Forum: Bryce


Subject: Multiplaning?

bonestructure opened this issue on Aug 09, 2000 ยท 14 posts


bonestructure posted Wed, 09 August 2000 at 6:09 PM

That works too caligula, but the point of multiplaning is that with the layers seperated at a distance, you SEE the distance between them, and as the camera moves laft or right or whatever, you see the distant planes moving as well, as they would in reality. To tell the truth, I haven't used masks in Bryce, but I might try that. I know there's a way to make things transparent in Bryce though, like choosing black or blue and making just that color transparent. Hawk said something about how to do it a while back, but I can't remnember what he said to do. I've never seen anyone try to multiplane in any 3D program, and by golly, I want to be the first to do it. And as I say, I know it's possible because a couple of the trees in presets are just photos on transparent planes. I just need to find out how to do that and translate if into a full screen image.
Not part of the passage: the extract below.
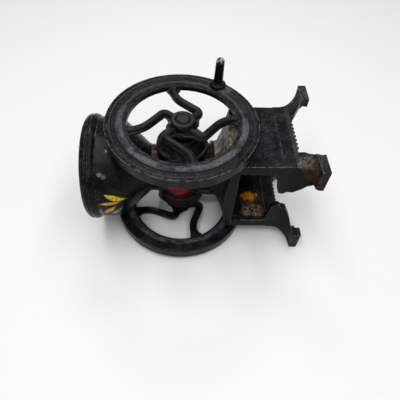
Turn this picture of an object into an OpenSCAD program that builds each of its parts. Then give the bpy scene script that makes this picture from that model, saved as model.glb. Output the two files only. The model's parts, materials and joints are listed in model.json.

It should, if I can figure it out, give a very deep 3D effect to backgrounds, rather than having a single image as a backdrop. I get good results with a backdrop, but I want to take it further, I want to push the program, and simple 2D planes with transparency shouldn't add much to render time while acheiving a large effect. It's a very old animation technique, but no one uses it these days because the multiplane camera that Uwerks invented simply is rare anymore, and the way animation is done would make it prohibitively expensive and time consuming. But for 3D work, it seems to me to offer a technique for making deep forest scenes, city scenes and other types of scenes with real depth to them.